> _EXERCISE GOAL_: Would you return all of this data exactly, leaving nothing out?
══ SOURCE MATERIAL ══
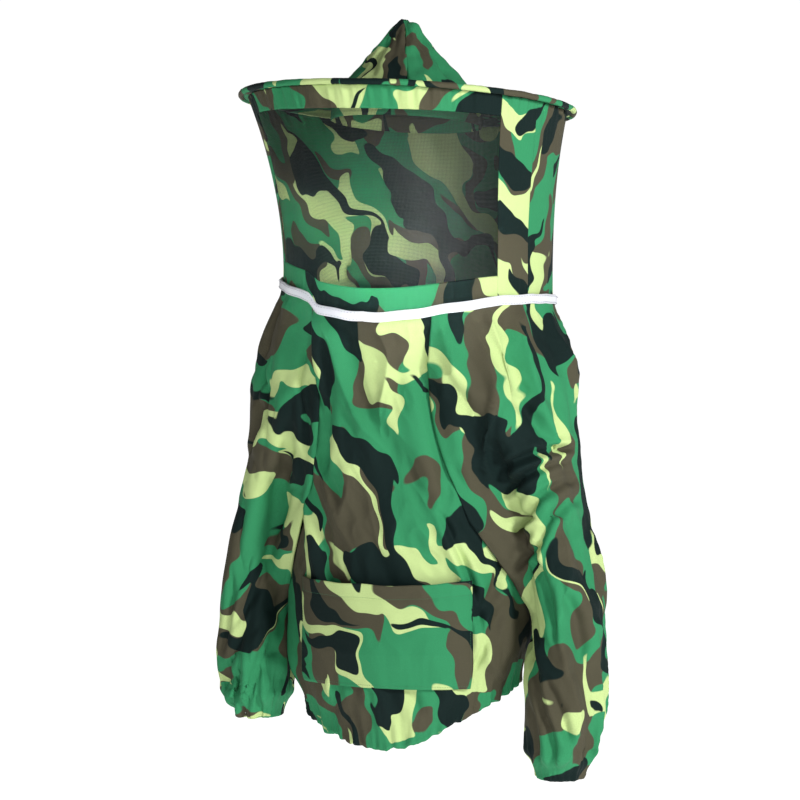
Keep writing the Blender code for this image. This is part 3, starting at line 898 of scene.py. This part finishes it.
# --- stitching -------------------------------------------------------------------------------------
def stitches(name, line, outward, finish, pitch, length, width):
    """A row of raised thread stitches along a line of points that lies on the cloth."""
    steps = np.linalg.norm(np.diff(line, axis=0), axis=1)
    run = np.concatenate([[0], np.cumsum(steps)])
    starts = np.arange(pitch / 2, run[-1] - length, pitch)

    def at(values, t):
        return np.stack([np.interp(t, run, values[:, k]) for k in range(3)], -1)

    a, b, n = at(line, starts), at(line, starts + length), at(outward, starts + length / 2)
    n /= np.linalg.norm(n, axis=1, keepdims=True)
    along = (b - a) / np.linalg.norm(b - a, axis=1, keepdims=True)
    across = np.cross(along, n) * width / 2
    lift = n * width * 0.7
    sink = n * width * 0.5
    inset = along * length * 0.22
    near, far, half = a + inset, b - inset, lift * 0.5
    corners = np.stack([a - sink, near + across + half, far + across + half, b - sink,
                        far - across + half, near - across + half, near + lift, far + lift], 1)
    faces = [(0, 1, 6), (0, 6, 5), (1, 2, 7, 6), (6, 7, 4, 5), (2, 3, 7), (7, 3, 4)]
    polys = [tuple(8 * k + corner for corner in face) for k in range(len(a)) for face in faces]
    mesh = bpy.data.meshes.new(name)
    mesh.from_pydata(corners.reshape(-1, 3).tolist(), [], polys)
    mesh.materials.append(finish)
    o = bpy.data.objects.new(name, mesh)
    bpy.context.scene.collection.objects.link(o)
    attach(o, "jacket")


for line, name in ((TAPE_LOW, "neck_tape_stitches"), (TAPE_HIGH, "neck_tape_top_stitches")):
    outward = np.stack([line[:, 0] - NECK_X, line[:, 1], line[:, 2] * 0], -1) / NECK_RADIUS
    clear = line + outward * 0.0007
    stitches(name, clear, outward, white_thread, 0.0045, 0.0026, 0.0008)
for k, (line, outward) in enumerate(POCKET_LINES):
    stitches(f"pocket_stitches_{k}", line, outward, thread, 0.0030, 0.0021, 0.0004)

# --- stage, camera and light -----------------------------------------------------------------------
FLOOR_Z = -0.95
WHITE_LIGHT = (1, 1, 1, 1)
scene = bpy.context.scene


def glow(material, strength):
    shader = material.node_tree.nodes["Principled BSDF"]
    shader.inputs["Emission Color"].default_value = WHITE_LIGHT
    shader.inputs["Emission Strength"].default_value = strength
    return material


def pale_floor():
    mesh = bpy.data.meshes.new("floor")
    corners = [(-30, -30, FLOOR_Z), (30, -30, FLOOR_Z), (30, 60, FLOOR_Z), (-30, 60, FLOOR_Z)]
    mesh.from_pydata(corners, [], [(0, 1, 2, 3)])
    mesh.materials.append(glow(plain("floor_white", (0.9, 0.9, 0.9), 0.9), 0.90))
    floor = bpy.data.objects.new("floor", mesh)
    scene.collection.objects.link(floor)


def backdrop():
    """A white sphere all round, which the camera sees and which lights nothing."""
    bpy.ops.mesh.primitive_uv_sphere_add(segments=48, ring_count=24, radius=28, location=(0, 0, 0))
    sphere = bpy.context.object
    sphere.name = "backdrop"
    sphere.data.materials.append(glow(plain("backdrop_white", (0, 0, 0), 0.5), 1.0))
    sphere.visible_diffuse = sphere.visible_glossy = sphere.visible_shadow = False
    sphere.visible_transmission = sphere.visible_volume_scatter = False


def area_light(name, place, aim, size, power, spread=180.0):
    data = bpy.data.lights.new(name, "AREA")
    data.shape, data.size, data.energy, data.spread = "DISK", size, power, math.radians(spread)
    o = bpy.data.objects.new(name, data)
    scene.collection.objects.link(o)
    o.location = place
    o.rotation_euler = (Vector(aim) - Vector(place)).to_track_quat("-Z", "Y").to_euler()


pale_floor()
backdrop()
world = bpy.data.worlds.new("studio")
scene.world = world
world.use_nodes = True
world.node_tree.nodes["Background"].inputs["Color"].default_value = WHITE_LIGHT
world.node_tree.nodes["Background"].inputs["Strength"].default_value = 0.20

AZIMUTH, DISTANCE = math.radians(22), 2.53
right = Vector((math.cos(AZIMUTH), math.sin(AZIMUTH), 0))
toward = Vector((math.sin(AZIMUTH), -math.cos(AZIMUTH), 0))
aim = Vector((0, 0, -0.125)) - right * 0.015
key_place = aim + toward * 1.9 + right * 1.5 + Vector((0, 0, 0.65))
area_light("key", key_place, aim, 0.45, 54)
fill_place = aim + toward * 2.6 + right * 0.4 + Vector((0, 0, -0.1))
area_light("fill", fill_place, aim + Vector((0, 0, 0.2)), 0.8, 12)
# a narrow light goes in through the net, so that the cloth behind the head shows
inside_veil = Vector((0, 0, 0.075)) - right * 0.055
veil_place = inside_veil + toward * 2.3 + right * 0.35 - Vector((0, 0, 0.25))
area_light("veil_light", veil_place, inside_veil, 0.15, 0.22, 7.5)

camera = bpy.data.objects.new("camera", bpy.data.cameras.new("camera"))
scene.collection.objects.link(camera)
camera.data.lens, camera.data.sensor_width = 90.8, 36
camera.location = aim + toward * DISTANCE
camera.rotation_euler = (-toward).to_track_quat("-Z", "Y").to_euler()
scene.camera = camera
scene.view_settings.view_transform = "Standard"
═══
> _ANSWER FOR THIS EXERCISE_:
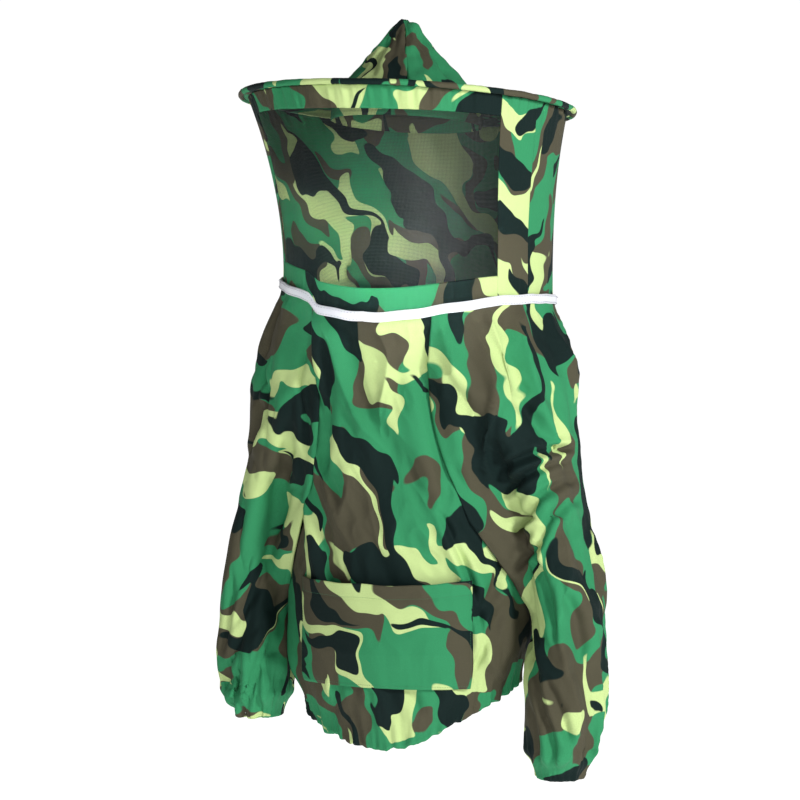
Keep writing the Blender code for this image. This is part 3, starting at line 898 of scene.py. This part finishes it.
# --- stitching -------------------------------------------------------------------------------------
def stitches(name, line, outward, finish, pitch, length, width):
    """A row of raised thread stitches along a line of points that lies on the cloth."""
    steps = np.linalg.norm(np.diff(line, axis=0), axis=1)
    run = np.concatenate([[0], np.cumsum(steps)])
    starts = np.arange(pitch / 2, run[-1] - length, pitch)

    def at(values, t):
        return np.stack([np.interp(t, run, values[:, k]) for k in range(3)], -1)

    a, b, n = at(line, starts), at(line, starts + length), at(outward, starts + length / 2)
    n /= np.linalg.norm(n, axis=1, keepdims=True)
    along = (b - a) / np.linalg.norm(b - a, axis=1, keepdims=True)
    across = np.cross(along, n) * width / 2
    lift = n * width * 0.7
    sink = n * width * 0.5
    inset = along * length * 0.22
    near, far, half = a + inset, b - inset, lift * 0.5
    corners = np.stack([a - sink, near + across + half, far + across + half, b - sink,
                        far - across + half, near - across + half, near + lift, far + lift], 1)
    faces = [(0, 1, 6), (0, 6, 5), (1, 2, 7, 6), (6, 7, 4, 5), (2, 3, 7), (7, 3, 4)]
    polys = [tuple(8 * k + corner for corner in face) for k in range(len(a)) for face in faces]
    mesh = bpy.data.meshes.new(name)
    mesh.from_pydata(corners.reshape(-1, 3).tolist(), [], polys)
    mesh.materials.append(finish)
    o = bpy.data.objects.new(name, mesh)
    bpy.context.scene.collection.objects.link(o)
    attach(o, "jacket")


for line, name in ((TAPE_LOW, "neck_tape_stitches"), (TAPE_HIGH, "neck_tape_top_stitches")):
    outward = np.stack([line[:, 0] - NECK_X, line[:, 1], line[:, 2] * 0], -1) / NECK_RADIUS
    clear = line + outward * 0.0007
    stitches(name, clear, outward, white_thread, 0.0045, 0.0026, 0.0008)
for k, (line, outward) in enumerate(POCKET_LINES):
    stitches(f"pocket_stitches_{k}", line, outward, thread, 0.0030, 0.0021, 0.0004)

# --- stage, camera and light -----------------------------------------------------------------------
FLOOR_Z = -0.95
WHITE_LIGHT = (1, 1, 1, 1)
scene = bpy.context.scene


def glow(material, strength):
    shader = material.node_tree.nodes["Principled BSDF"]
    shader.inputs["Emission Color"].default_value = WHITE_LIGHT
    shader.inputs["Emission Strength"].default_value = strength
    return material


def pale_floor():
    mesh = bpy.data.meshes.new("floor")
    corners = [(-30, -30, FLOOR_Z), (30, -30, FLOOR_Z), (30, 60, FLOOR_Z), (-30, 60, FLOOR_Z)]
    mesh.from_pydata(corners, [], [(0, 1, 2, 3)])
    mesh.materials.append(glow(plain("floor_white", (0.9, 0.9, 0.9), 0.9), 0.90))
    floor = bpy.data.objects.new("floor", mesh)
    scene.collection.objects.link(floor)


def backdrop():
    """A white sphere all round, which the camera sees and which lights nothing."""
    bpy.ops.mesh.primitive_uv_sphere_add(segments=48, ring_count=24, radius=28, location=(0, 0, 0))
    sphere = bpy.context.object
    sphere.name = "backdrop"
    sphere.data.materials.append(glow(plain("backdrop_white", (0, 0, 0), 0.5), 1.0))
    sphere.visible_diffuse = sphere.visible_glossy = sphere.visible_shadow = False
    sphere.visible_transmission = sphere.visible_volume_scatter = False


def area_light(name, place, aim, size, power, spread=180.0):
    data = bpy.data.lights.new(name, "AREA")
    data.shape, data.size, data.energy, data.spread = "DISK", size, power, math.radians(spread)
    o = bpy.data.objects.new(name, data)
    scene.collection.objects.link(o)
    o.location = place
    o.rotation_euler = (Vector(aim) - Vector(place)).to_track_quat("-Z", "Y").to_euler()


pale_floor()
backdrop()
world = bpy.data.worlds.new("studio")
scene.world = world
world.use_nodes = True
world.node_tree.nodes["Background"].inputs["Color"].default_value = WHITE_LIGHT
world.node_tree.nodes["Background"].inputs["Strength"].default_value = 0.20

AZIMUTH, DISTANCE = math.radians(22), 2.53
right = Vector((math.cos(AZIMUTH), math.sin(AZIMUTH), 0))
toward = Vector((math.sin(AZIMUTH), -math.cos(AZIMUTH), 0))
aim = Vector((0, 0, -0.125)) - right * 0.015
key_place = aim + toward * 1.9 + right * 1.5 + Vector((0, 0, 0.65))
area_light("key", key_place, aim, 0.45, 54)
fill_place = aim + toward * 2.6 + right * 0.4 + Vector((0, 0, -0.1))
area_light("fill", fill_place, aim + Vector((0, 0, 0.2)), 0.8, 12)
# a narrow light goes in through the net, so that the cloth behind the head shows
inside_veil = Vector((0, 0, 0.075)) - right * 0.055
veil_place = inside_veil + toward * 2.3 + right * 0.35 - Vector((0, 0, 0.25))
area_light("veil_light", veil_place, inside_veil, 0.15, 0.22, 7.5)

camera = bpy.data.objects.new("camera", bpy.data.cameras.new("camera"))
scene.collection.objects.link(camera)
camera.data.lens, camera.data.sensor_width = 90.8, 36
camera.location = aim + toward * DISTANCE
camera.rotation_euler = (-toward).to_track_quat("-Z", "Y").to_euler()
scene.camera = camera
scene.view_settings.view_transform = "Standard"